== Description of the task ==
Go through the entries below and pick out every line with "Blender".

[Start Extracted material]

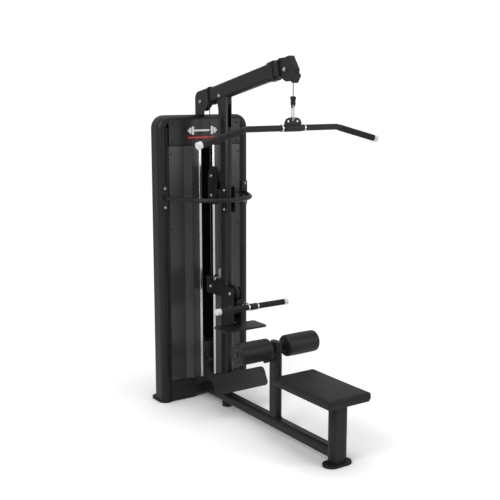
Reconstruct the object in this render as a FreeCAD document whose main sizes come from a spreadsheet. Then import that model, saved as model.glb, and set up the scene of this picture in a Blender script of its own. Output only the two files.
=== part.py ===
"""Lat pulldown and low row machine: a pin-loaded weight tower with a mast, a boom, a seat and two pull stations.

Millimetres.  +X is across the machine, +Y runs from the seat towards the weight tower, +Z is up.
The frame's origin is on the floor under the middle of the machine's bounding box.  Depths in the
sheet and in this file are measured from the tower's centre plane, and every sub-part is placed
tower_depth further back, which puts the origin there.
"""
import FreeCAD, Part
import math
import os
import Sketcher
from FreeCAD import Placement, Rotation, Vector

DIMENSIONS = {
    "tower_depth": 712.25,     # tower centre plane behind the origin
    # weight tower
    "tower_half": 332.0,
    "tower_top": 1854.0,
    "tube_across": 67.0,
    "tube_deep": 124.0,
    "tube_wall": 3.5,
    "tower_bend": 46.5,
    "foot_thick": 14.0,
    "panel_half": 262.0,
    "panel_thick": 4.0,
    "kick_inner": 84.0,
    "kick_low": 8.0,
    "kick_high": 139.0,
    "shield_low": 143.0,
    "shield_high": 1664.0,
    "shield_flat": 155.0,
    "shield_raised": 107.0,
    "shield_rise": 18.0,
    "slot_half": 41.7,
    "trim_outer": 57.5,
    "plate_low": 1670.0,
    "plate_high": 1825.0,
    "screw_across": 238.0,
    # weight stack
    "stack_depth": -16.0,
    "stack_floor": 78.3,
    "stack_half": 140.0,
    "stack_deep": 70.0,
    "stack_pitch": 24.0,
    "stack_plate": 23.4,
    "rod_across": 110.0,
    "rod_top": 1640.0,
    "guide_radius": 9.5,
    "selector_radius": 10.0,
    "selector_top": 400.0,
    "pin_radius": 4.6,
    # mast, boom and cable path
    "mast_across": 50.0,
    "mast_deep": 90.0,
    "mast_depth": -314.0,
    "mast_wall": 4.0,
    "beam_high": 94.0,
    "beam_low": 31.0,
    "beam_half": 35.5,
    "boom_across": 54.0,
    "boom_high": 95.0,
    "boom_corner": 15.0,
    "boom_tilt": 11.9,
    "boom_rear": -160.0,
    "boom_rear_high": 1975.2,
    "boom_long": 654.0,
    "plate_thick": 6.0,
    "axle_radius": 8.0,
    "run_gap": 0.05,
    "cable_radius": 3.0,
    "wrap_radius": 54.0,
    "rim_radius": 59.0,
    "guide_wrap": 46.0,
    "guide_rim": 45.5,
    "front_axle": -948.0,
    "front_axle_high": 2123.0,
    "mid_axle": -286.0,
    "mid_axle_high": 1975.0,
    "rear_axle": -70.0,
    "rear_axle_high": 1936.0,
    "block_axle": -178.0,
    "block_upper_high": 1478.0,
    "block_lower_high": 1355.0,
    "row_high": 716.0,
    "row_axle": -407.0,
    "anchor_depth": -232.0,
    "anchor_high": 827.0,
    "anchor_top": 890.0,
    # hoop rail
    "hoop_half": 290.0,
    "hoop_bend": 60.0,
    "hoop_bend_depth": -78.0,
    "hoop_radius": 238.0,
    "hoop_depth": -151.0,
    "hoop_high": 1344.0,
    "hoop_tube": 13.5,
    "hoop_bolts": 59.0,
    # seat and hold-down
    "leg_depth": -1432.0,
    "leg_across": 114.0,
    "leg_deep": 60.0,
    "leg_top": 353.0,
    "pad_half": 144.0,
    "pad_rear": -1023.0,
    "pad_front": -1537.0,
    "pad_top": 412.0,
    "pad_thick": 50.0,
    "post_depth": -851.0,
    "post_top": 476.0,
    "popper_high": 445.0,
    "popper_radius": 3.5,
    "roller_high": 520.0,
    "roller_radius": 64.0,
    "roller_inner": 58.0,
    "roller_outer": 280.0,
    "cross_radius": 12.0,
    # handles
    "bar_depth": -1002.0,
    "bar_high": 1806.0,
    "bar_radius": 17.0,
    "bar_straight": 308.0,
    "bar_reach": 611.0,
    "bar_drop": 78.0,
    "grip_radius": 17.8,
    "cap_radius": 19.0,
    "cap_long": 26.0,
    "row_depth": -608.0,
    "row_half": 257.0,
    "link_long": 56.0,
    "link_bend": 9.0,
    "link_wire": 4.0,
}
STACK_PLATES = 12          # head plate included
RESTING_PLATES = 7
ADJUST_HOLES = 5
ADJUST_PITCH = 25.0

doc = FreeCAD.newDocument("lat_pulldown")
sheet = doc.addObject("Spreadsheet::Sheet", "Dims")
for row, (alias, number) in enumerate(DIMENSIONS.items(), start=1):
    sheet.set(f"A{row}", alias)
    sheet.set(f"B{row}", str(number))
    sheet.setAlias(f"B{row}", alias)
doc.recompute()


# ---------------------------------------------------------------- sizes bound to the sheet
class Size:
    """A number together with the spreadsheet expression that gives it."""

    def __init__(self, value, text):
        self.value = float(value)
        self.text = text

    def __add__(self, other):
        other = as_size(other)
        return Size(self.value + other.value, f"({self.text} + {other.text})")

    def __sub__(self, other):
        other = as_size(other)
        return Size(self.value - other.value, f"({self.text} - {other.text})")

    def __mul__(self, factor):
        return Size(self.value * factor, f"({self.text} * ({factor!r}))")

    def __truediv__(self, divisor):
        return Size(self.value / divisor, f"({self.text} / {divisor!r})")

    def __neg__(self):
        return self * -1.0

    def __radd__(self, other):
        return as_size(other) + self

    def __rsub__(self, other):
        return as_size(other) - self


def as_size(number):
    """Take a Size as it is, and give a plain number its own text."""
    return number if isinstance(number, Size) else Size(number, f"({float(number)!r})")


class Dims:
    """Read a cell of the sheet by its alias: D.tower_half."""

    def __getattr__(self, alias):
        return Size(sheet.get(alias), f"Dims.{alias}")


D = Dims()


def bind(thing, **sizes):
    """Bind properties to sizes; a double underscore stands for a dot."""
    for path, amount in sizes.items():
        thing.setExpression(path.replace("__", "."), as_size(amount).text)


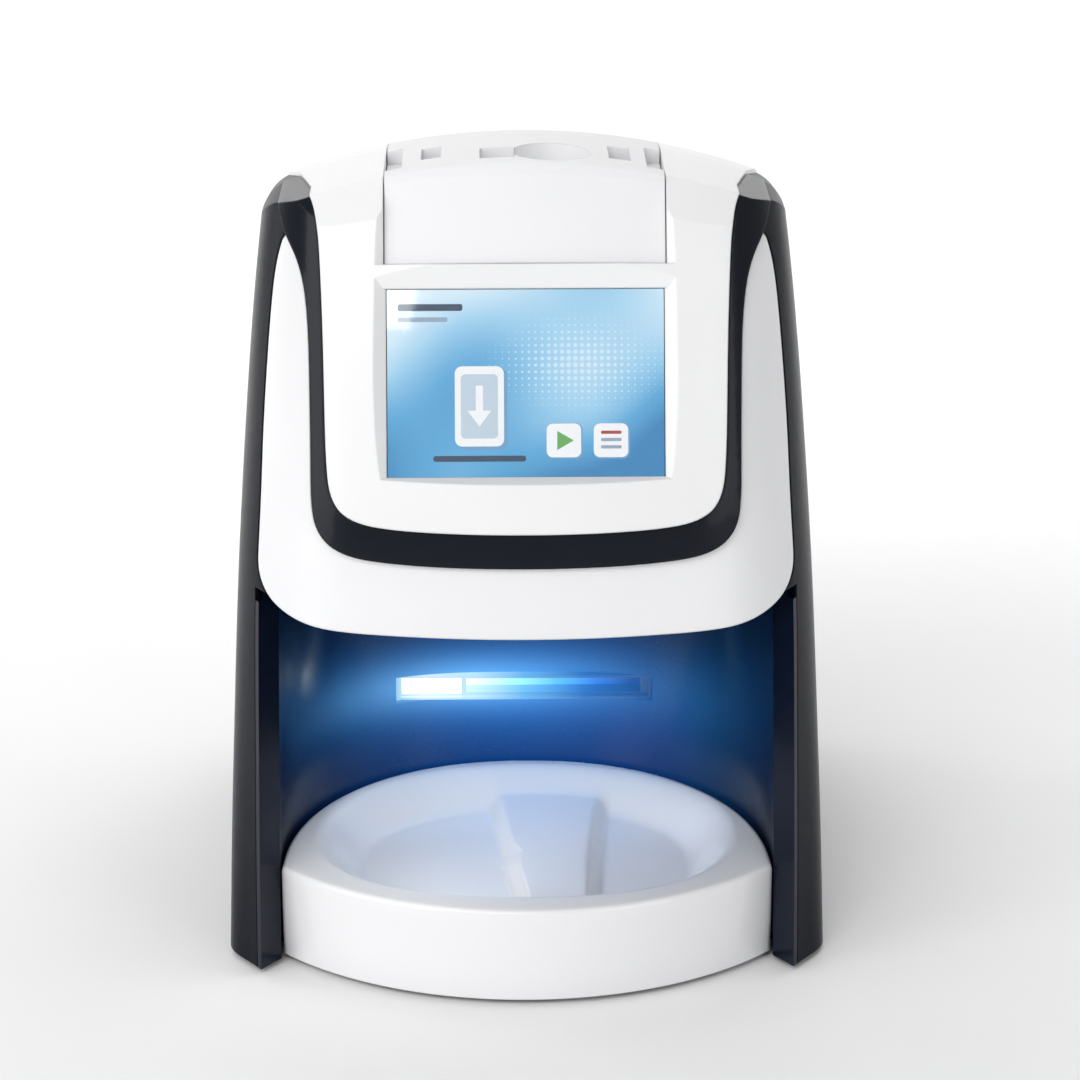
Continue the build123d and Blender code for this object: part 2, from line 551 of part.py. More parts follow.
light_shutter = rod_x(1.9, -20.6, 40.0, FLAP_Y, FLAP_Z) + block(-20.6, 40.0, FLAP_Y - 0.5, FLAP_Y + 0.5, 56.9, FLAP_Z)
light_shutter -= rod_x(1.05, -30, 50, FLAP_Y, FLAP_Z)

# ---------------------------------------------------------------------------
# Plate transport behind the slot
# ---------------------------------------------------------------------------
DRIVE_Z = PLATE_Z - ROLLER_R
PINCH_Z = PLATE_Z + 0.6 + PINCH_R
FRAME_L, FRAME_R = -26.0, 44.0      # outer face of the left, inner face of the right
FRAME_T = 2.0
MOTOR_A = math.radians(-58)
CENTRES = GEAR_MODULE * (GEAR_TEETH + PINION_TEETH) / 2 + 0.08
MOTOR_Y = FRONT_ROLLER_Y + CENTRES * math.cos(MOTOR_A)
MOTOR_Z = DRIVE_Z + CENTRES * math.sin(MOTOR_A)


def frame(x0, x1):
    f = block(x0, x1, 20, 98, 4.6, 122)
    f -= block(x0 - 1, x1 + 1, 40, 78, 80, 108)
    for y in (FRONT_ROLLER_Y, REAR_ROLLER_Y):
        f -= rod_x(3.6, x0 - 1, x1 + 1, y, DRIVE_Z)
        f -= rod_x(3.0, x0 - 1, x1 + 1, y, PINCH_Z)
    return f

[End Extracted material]

== Exercise result ==
Reconstruct the object in this render as a FreeCAD document whose main sizes come from a spreadsheet. Then import that model, saved as model.glb, and set up the scene of this picture in a Blender script of its own. Output only the two files.
Continue the build123d and Blender code for this object: part 2, from line 551 of part.py. More parts follow.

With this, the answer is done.